● **Work to complete**:
The listing below is to be output in its exact form.

(Entries with parts and joints)
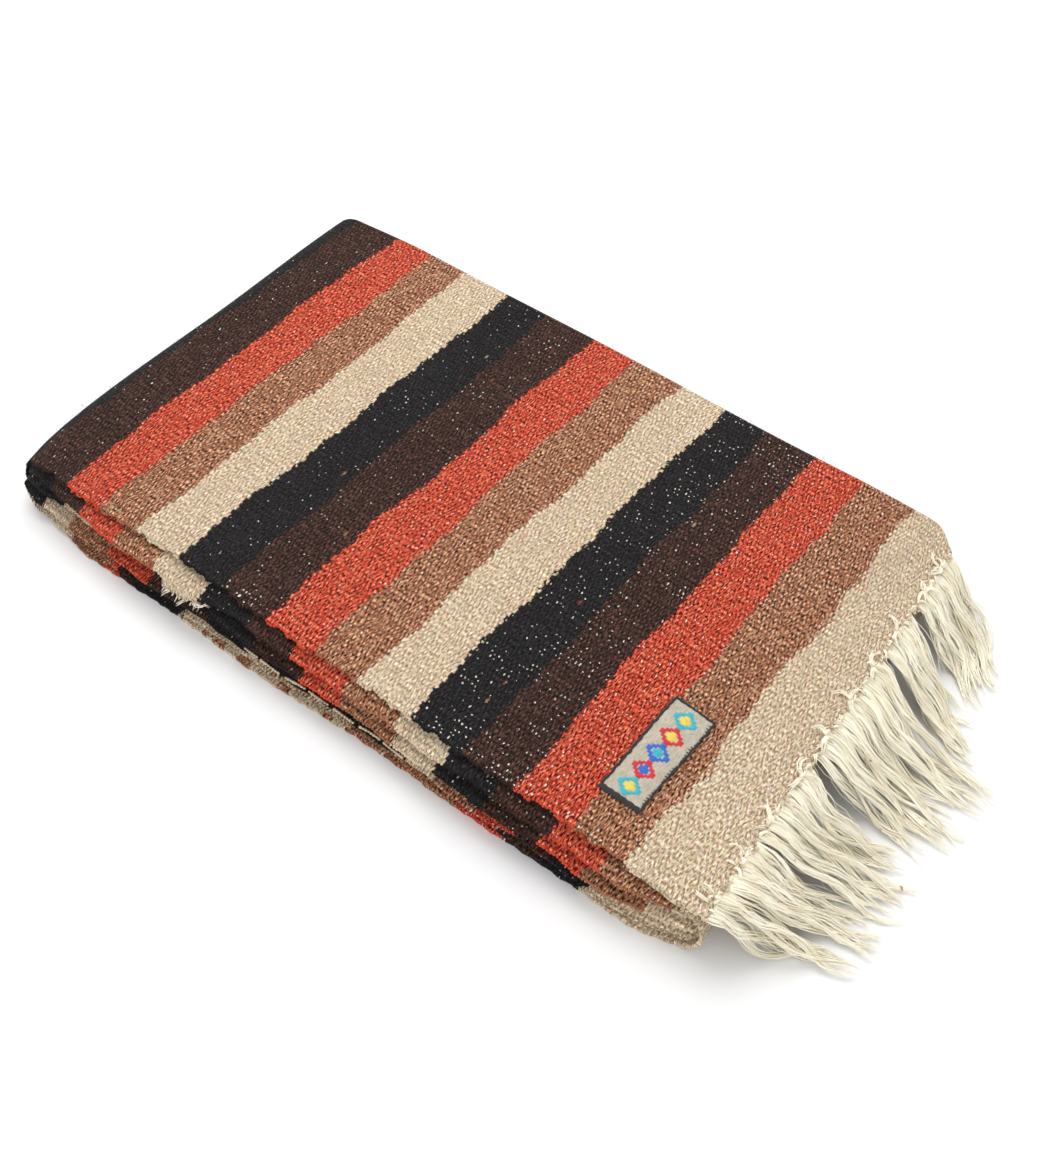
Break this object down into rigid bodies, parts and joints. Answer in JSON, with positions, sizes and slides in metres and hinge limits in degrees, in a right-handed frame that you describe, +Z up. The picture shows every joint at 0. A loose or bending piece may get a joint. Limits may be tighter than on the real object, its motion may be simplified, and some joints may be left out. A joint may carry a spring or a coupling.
{
  "type": "folded striped blanket",
  "caption": "Handwoven striped wool and cotton blanket, folded in thirds both ways, with knotted fringe and a sewn-on woven label.",
  "frame": {"origin": "middle of the folded stack's flat underside, on the surface it rests on", "axes": "+X along the folded length towards the fringe, +Y towards the long folded far side, +Z up"},
  "size_m": [0.8256, 0.4545, 0.0557],
  "materials": {
    "woven_stripes": "coarse plain weave in five stripe colours: black, dark brown, red, tan and cream",
    "warp_ends": "soft off-white cotton yarn",
    "label_ribbon": "fine woven ribbon",
    "label_binding": "close overlocked thread"
  },
  "bodies": {
    "root": {"outer_cloth": "woven_stripes", "folded_layers": "woven_stripes", "fringe": "warp_ends", "inner_end": "warp_ends", "label_face": "label_ribbon", "label_border": "label_binding"}
  },
  "joints": []
}
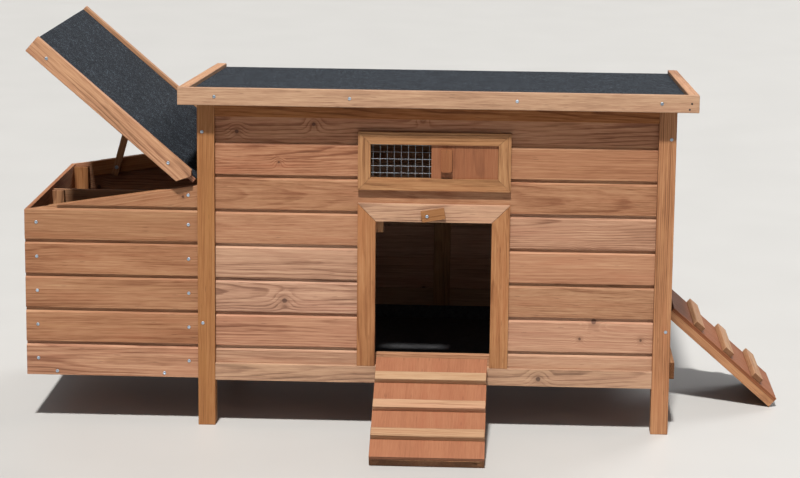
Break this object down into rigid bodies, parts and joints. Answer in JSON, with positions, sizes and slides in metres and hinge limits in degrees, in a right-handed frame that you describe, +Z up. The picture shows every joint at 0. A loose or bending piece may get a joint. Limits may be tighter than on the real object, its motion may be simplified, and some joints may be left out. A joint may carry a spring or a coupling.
{
  "type": "chicken coop",
  "caption": "Small raised wooden hen house with nest box, lifting lid, felt roof, sliding vent, dropping tray and two doors that fold down as ramps.",
  "frame": {"origin": "middle of the footprint of the whole part, on the ground", "axes": "+X to the right seen from the front door, +Y from the front to the back, +Z up"},
  "size_m": [1.8672, 1.1217, 0.9537],
  "materials": {
    "boards": "planed, lightly oiled softwood boards",
    "frame_wood": "planed softwood battens",
    "plywood": "sanded plywood",
    "pale_wood": "bare planed softwood",
    "felt": "dark mineral roofing felt",
    "galvanised": "galvanised steel"
  },
  "bodies": {
    "house": {"back_batten": "frame_wood", "back_cladding": "boards", "back_rails": "frame_wood", "door_sills": "frame_wood", "floor_bearers": "frame_wood", "floor_panel": "plywood", "frame_screws": "galvanised", "front_cladding": "boards", "front_door_frame": "frame_wood", "front_rails": "frame_wood", "front_ramp_hinge_plates": "galvanised", "left_cladding": "boards", "leg_back_left": "frame_wood", "leg_back_right": "frame_wood", "leg_front_left": "frame_wood", "leg_front_right": "frame_wood", "lid_hinge_plates": "galvanised", "nest_back": "boards", "nest_divider": "boards", "nest_end": "boards", "nest_floor": "plywood", "nest_front": "boards", "nest_posts": "frame_wood", "perch_brackets": "frame_wood", "perches": "frame_wood", "right_cladding": "boards", "roof_battens": "frame_wood", "roof_fascia": "frame_wood", "roof_felt": "felt", "roof_panel": "plywood", "side_base_rails": "frame_wood", "side_door_frame": "frame_wood", "side_ramp_hinge_plates": "galvanised", "side_top_rails": "frame_wood", "window_frame": "frame_wood", "window_mesh": "galvanised"},
    "front_ramp": {"front_ramp_panel": "plywood", "front_ramp_frame": "frame_wood", "front_ramp_rungs": "pale_wood", "front_ramp_hinge_leaves": "galvanised"},
    "side_ramp": {"side_ramp_panel": "plywood", "side_ramp_frame": "frame_wood", "side_ramp_rungs": "pale_wood", "side_ramp_hinge_leaves": "galvanised"},
    "nest_lid": {"lid_panel": "plywood", "lid_felt": "felt", "lid_front_fascia": "frame_wood", "lid_back_fascia": "frame_wood", "lid_batten": "frame_wood", "lid_hinge_leaves": "galvanised", "prop_bracket": "galvanised", "lid_screws": "galvanised"},
    "prop_stick": {"lid_prop": "frame_wood", "prop_bolt": "galvanised"},
    "vent": {"vent_slider": "plywood", "vent_knob": "plywood"},
    "front_turn_button": {"front_button": "frame_wood"},
    "side_turn_button": {"side_button": "frame_wood"},
    "tray": {"tray_pan": "galvanised", "tray_front": "frame_wood"}
  },
  "joints": [
    {"name": "front_ramp_hinge", "type": "hinge", "parent": "house", "child": "front_ramp", "pos_m": [0.06291, -0.22978, 0.157], "axis": [-1, 0, 0], "range_deg": [0, 116.9]},
    {"name": "side_ramp_hinge", "type": "hinge", "parent": "house", "child": "side_ramp", "pos_m": [0.64441, 0.18872, 0.2298], "axis": [0, -1, 0], "range_deg": [0, 131]},
    {"name": "nest_lid_hinge", "type": "hinge", "parent": "house", "child": "nest_lid", "pos_m": [-0.51359, 0.11922, 0.5907], "axis": [0, -1, 0], "range_deg": [0, 49.7]},
    {"name": "lid_prop_pivot", "type": "hinge", "parent": "nest_lid", "child": "prop_stick", "pos_m": [-0.73734, 0.42222, 0.77208], "axis": [0, -1, 0], "range_deg": [0, 65.2]},
    {"name": "vent_slide", "type": "slide", "parent": "house", "child": "vent", "axis": [-1, 0, 0], "range_m": [0, 0.146]},
    {"name": "front_button_turn", "type": "hinge", "parent": "house", "child": "front_turn_button", "pos_m": [0.04691, -0.23128, 0.5335], "axis": [0, 1, 0], "range_deg": [0, 100]},
    {"name": "side_button_turn", "type": "hinge", "parent": "house", "child": "side_turn_button", "pos_m": [0.64591, 0.17272, 0.6063], "axis": [-1, 0, 0], "range_deg": [0, 100]},
    {"name": "tray_slide", "type": "slide", "parent": "house", "child": "tray", "axis": [1, 0, 0], "range_m": [0, 0.05]}
  ],
  "couplings": [
    {"joint": "lid_prop_pivot", "follows": "nest_lid_hinge", "ratio": 1.308}
  ]
}
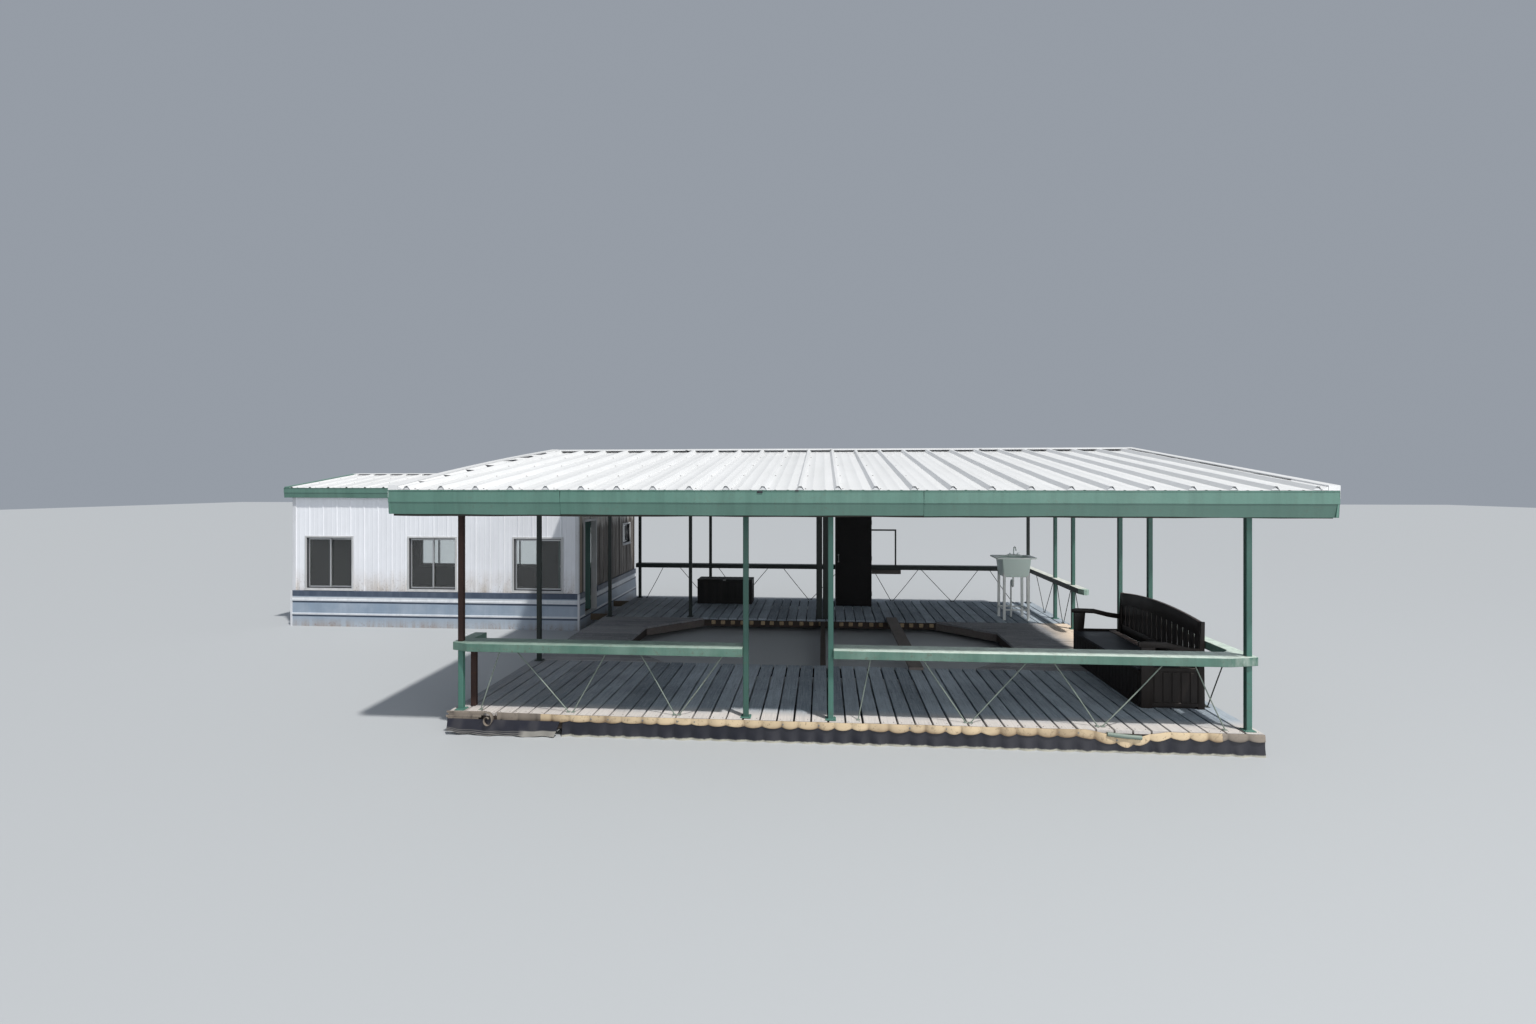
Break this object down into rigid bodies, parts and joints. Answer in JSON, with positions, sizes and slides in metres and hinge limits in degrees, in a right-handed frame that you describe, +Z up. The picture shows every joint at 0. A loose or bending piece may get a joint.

● **Response to this task**:
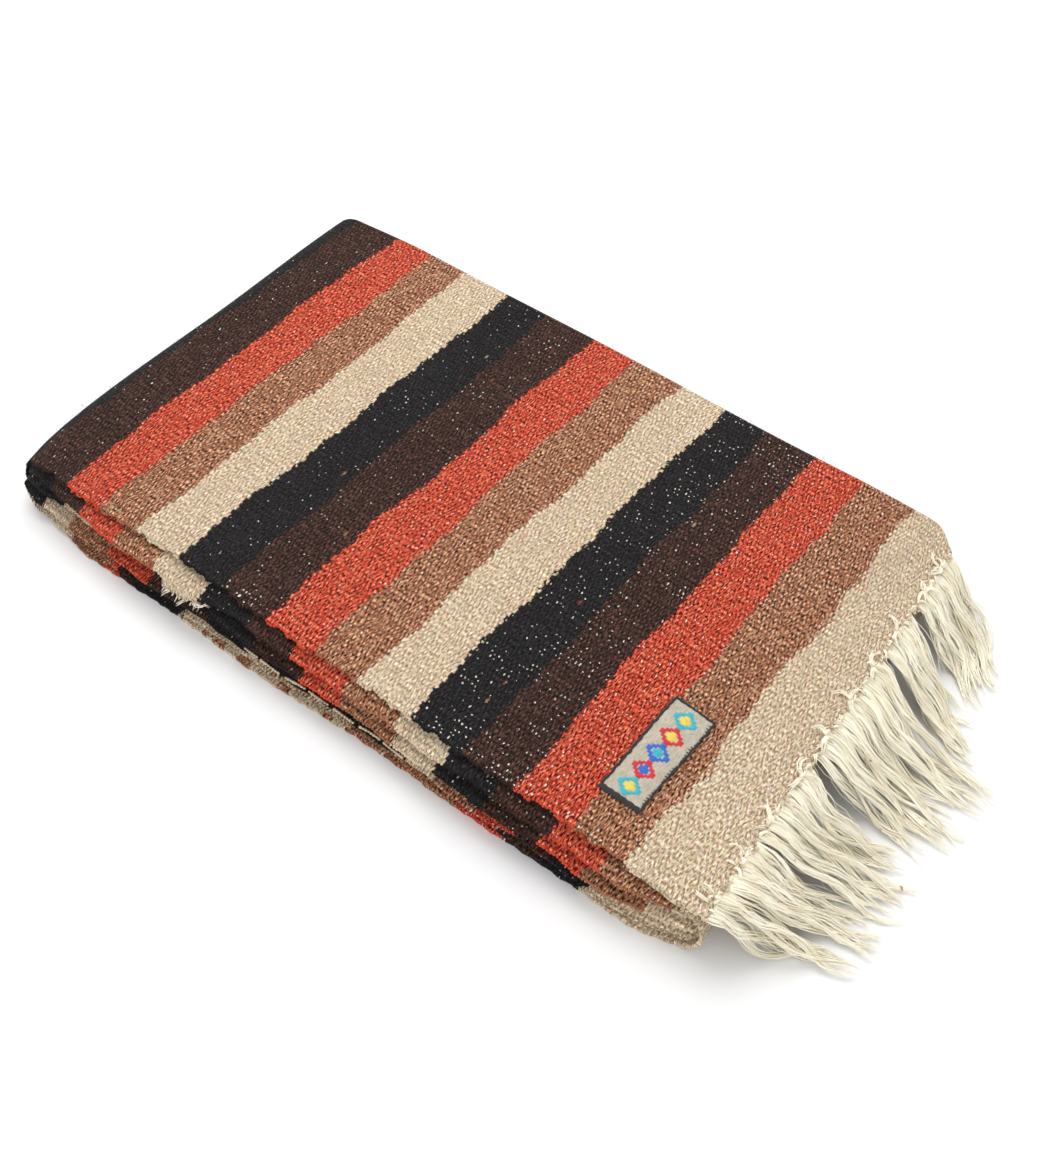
Break this object down into rigid bodies, parts and joints. Answer in JSON, with positions, sizes and slides in metres and hinge limits in degrees, in a right-handed frame that you describe, +Z up. The picture shows every joint at 0. A loose or bending piece may get a joint. Limits may be tighter than on the real object, its motion may be simplified, and some joints may be left out. A joint may carry a spring or a coupling.
{
  "type": "folded striped blanket",
  "caption": "Handwoven striped wool and cotton blanket, folded in thirds both ways, with knotted fringe and a sewn-on woven label.",
  "frame": {"origin": "middle of the folded stack's flat underside, on the surface it rests on", "axes": "+X along the folded length towards the fringe, +Y towards the long folded far side, +Z up"},
  "size_m": [0.8256, 0.4545, 0.0557],
  "materials": {
    "woven_stripes": "coarse plain weave in five stripe colours: black, dark brown, red, tan and cream",
    "warp_ends": "soft off-white cotton yarn",
    "label_ribbon": "fine woven ribbon",
    "label_binding": "close overlocked thread"
  },
  "bodies": {
    "root": {"outer_cloth": "woven_stripes", "folded_layers": "woven_stripes", "fringe": "warp_ends", "inner_end": "warp_ends", "label_face": "label_ribbon", "label_border": "label_binding"}
  },
  "joints": []
}
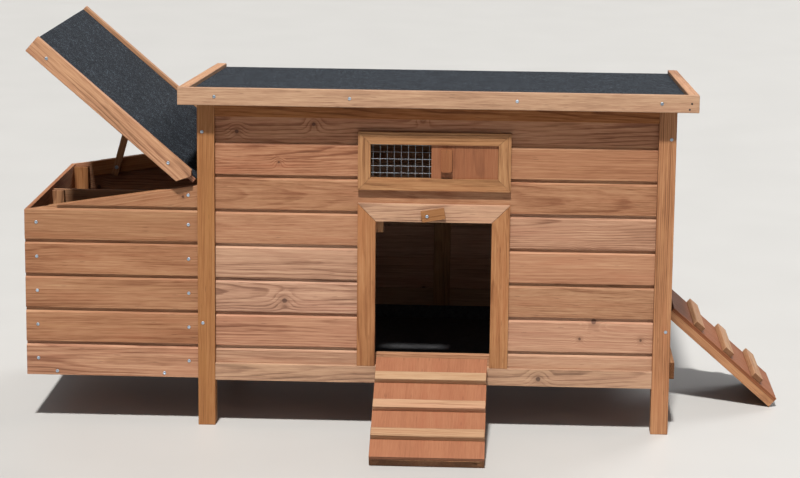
Break this object down into rigid bodies, parts and joints. Answer in JSON, with positions, sizes and slides in metres and hinge limits in degrees, in a right-handed frame that you describe, +Z up. The picture shows every joint at 0. A loose or bending piece may get a joint. Limits may be tighter than on the real object, its motion may be simplified, and some joints may be left out. A joint may carry a spring or a coupling.
{
  "type": "chicken coop",
  "caption": "Small raised wooden hen house with nest box, lifting lid, felt roof, sliding vent, dropping tray and two doors that fold down as ramps.",
  "frame": {"origin": "middle of the footprint of the whole part, on the ground", "axes": "+X to the right seen from the front door, +Y from the front to the back, +Z up"},
  "size_m": [1.8672, 1.1217, 0.9537],
  "materials": {
    "boards": "planed, lightly oiled softwood boards",
    "frame_wood": "planed softwood battens",
    "plywood": "sanded plywood",
    "pale_wood": "bare planed softwood",
    "felt": "dark mineral roofing felt",
    "galvanised": "galvanised steel"
  },
  "bodies": {
    "house": {"back_batten": "frame_wood", "back_cladding": "boards", "back_rails": "frame_wood", "door_sills": "frame_wood", "floor_bearers": "frame_wood", "floor_panel": "plywood", "frame_screws": "galvanised", "front_cladding": "boards", "front_door_frame": "frame_wood", "front_rails": "frame_wood", "front_ramp_hinge_plates": "galvanised", "left_cladding": "boards", "leg_back_left": "frame_wood", "leg_back_right": "frame_wood", "leg_front_left": "frame_wood", "leg_front_right": "frame_wood", "lid_hinge_plates": "galvanised", "nest_back": "boards", "nest_divider": "boards", "nest_end": "boards", "nest_floor": "plywood", "nest_front": "boards", "nest_posts": "frame_wood", "perch_brackets": "frame_wood", "perches": "frame_wood", "right_cladding": "boards", "roof_battens": "frame_wood", "roof_fascia": "frame_wood", "roof_felt": "felt", "roof_panel": "plywood", "side_base_rails": "frame_wood", "side_door_frame": "frame_wood", "side_ramp_hinge_plates": "galvanised", "side_top_rails": "frame_wood", "window_frame": "frame_wood", "window_mesh": "galvanised"},
    "front_ramp": {"front_ramp_panel": "plywood", "front_ramp_frame": "frame_wood", "front_ramp_rungs": "pale_wood", "front_ramp_hinge_leaves": "galvanised"},
    "side_ramp": {"side_ramp_panel": "plywood", "side_ramp_frame": "frame_wood", "side_ramp_rungs": "pale_wood", "side_ramp_hinge_leaves": "galvanised"},
    "nest_lid": {"lid_panel": "plywood", "lid_felt": "felt", "lid_front_fascia": "frame_wood", "lid_back_fascia": "frame_wood", "lid_batten": "frame_wood", "lid_hinge_leaves": "galvanised", "prop_bracket": "galvanised", "lid_screws": "galvanised"},
    "prop_stick": {"lid_prop": "frame_wood", "prop_bolt": "galvanised"},
    "vent": {"vent_slider": "plywood", "vent_knob": "plywood"},
    "front_turn_button": {"front_button": "frame_wood"},
    "side_turn_button": {"side_button": "frame_wood"},
    "tray": {"tray_pan": "galvanised", "tray_front": "frame_wood"}
  },
  "joints": [
    {"name": "front_ramp_hinge", "type": "hinge", "parent": "house", "child": "front_ramp", "pos_m": [0.06291, -0.22978, 0.157], "axis": [-1, 0, 0], "range_deg": [0, 116.9]},
    {"name": "side_ramp_hinge", "type": "hinge", "parent": "house", "child": "side_ramp", "pos_m": [0.64441, 0.18872, 0.2298], "axis": [0, -1, 0], "range_deg": [0, 131]},
    {"name": "nest_lid_hinge", "type": "hinge", "parent": "house", "child": "nest_lid", "pos_m": [-0.51359, 0.11922, 0.5907], "axis": [0, -1, 0], "range_deg": [0, 49.7]},
    {"name": "lid_prop_pivot", "type": "hinge", "parent": "nest_lid", "child": "prop_stick", "pos_m": [-0.73734, 0.42222, 0.77208], "axis": [0, -1, 0], "range_deg": [0, 65.2]},
    {"name": "vent_slide", "type": "slide", "parent": "house", "child": "vent", "axis": [-1, 0, 0], "range_m": [0, 0.146]},
    {"name": "front_button_turn", "type": "hinge", "parent": "house", "child": "front_turn_button", "pos_m": [0.04691, -0.23128, 0.5335], "axis": [0, 1, 0], "range_deg": [0, 100]},
    {"name": "side_button_turn", "type": "hinge", "parent": "house", "child": "side_turn_button", "pos_m": [0.64591, 0.17272, 0.6063], "axis": [-1, 0, 0], "range_deg": [0, 100]},
    {"name": "tray_slide", "type": "slide", "parent": "house", "child": "tray", "axis": [1, 0, 0], "range_m": [0, 0.05]}
  ],
  "couplings": [
    {"joint": "lid_prop_pivot", "follows": "nest_lid_hinge", "ratio": 1.308}
  ]
}
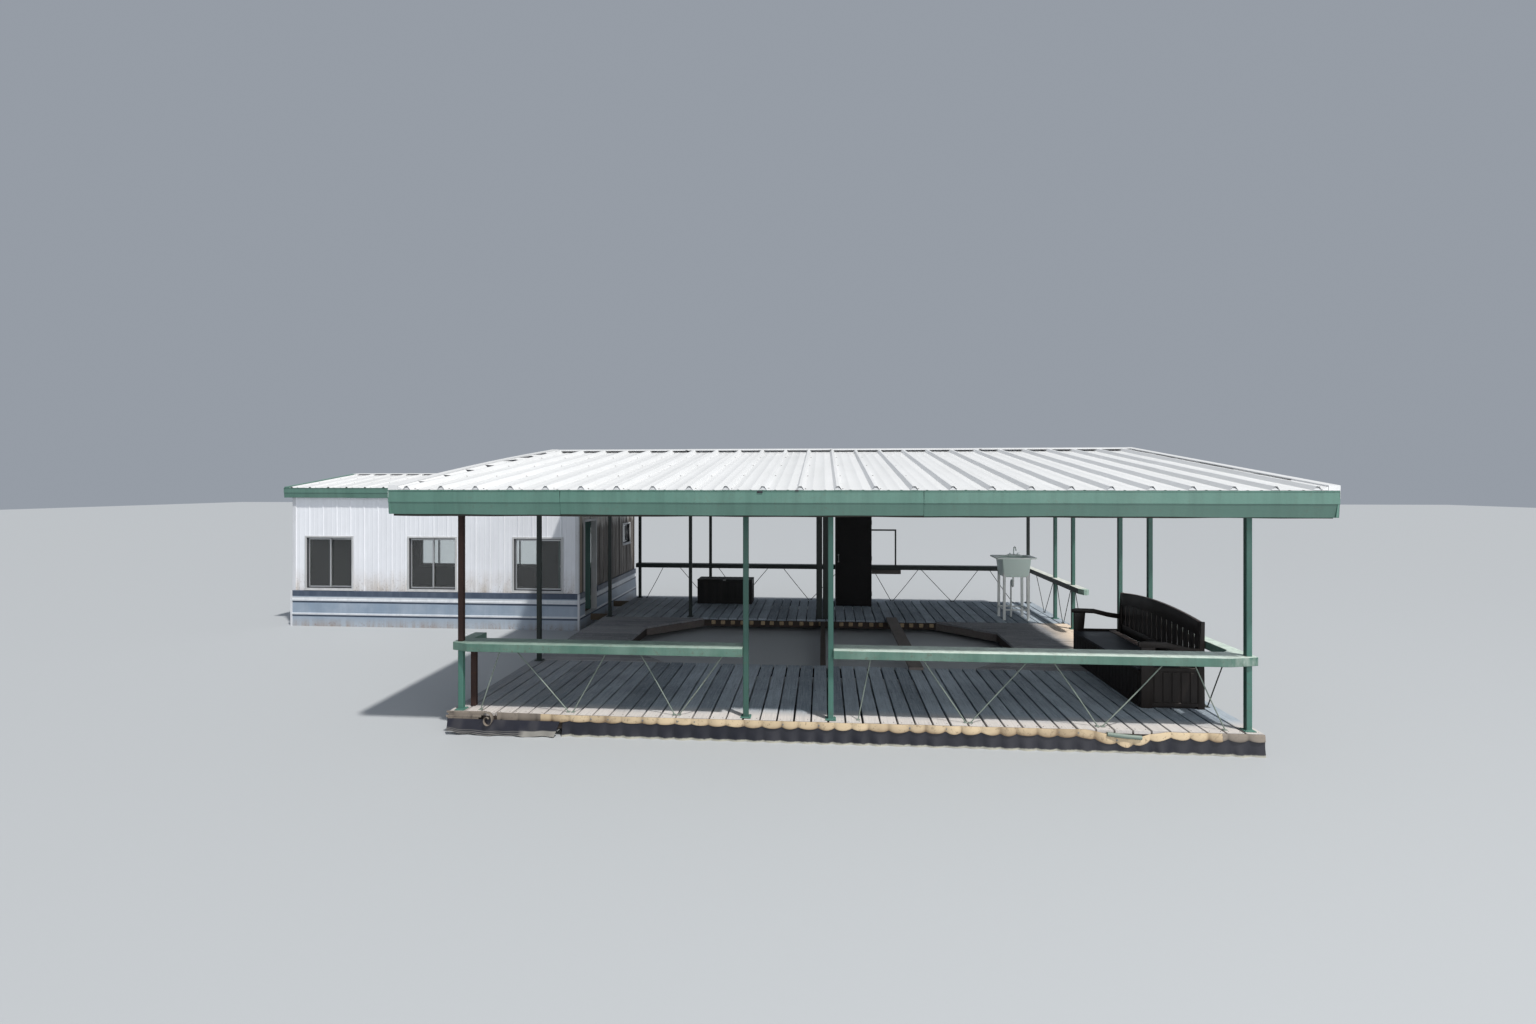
Break this object down into rigid bodies, parts and joints. Answer in JSON, with positions, sizes and slides in metres and hinge limits in degrees, in a right-handed frame that you describe, +Z up. The picture shows every joint at 0. A loose or bending piece may get a joint.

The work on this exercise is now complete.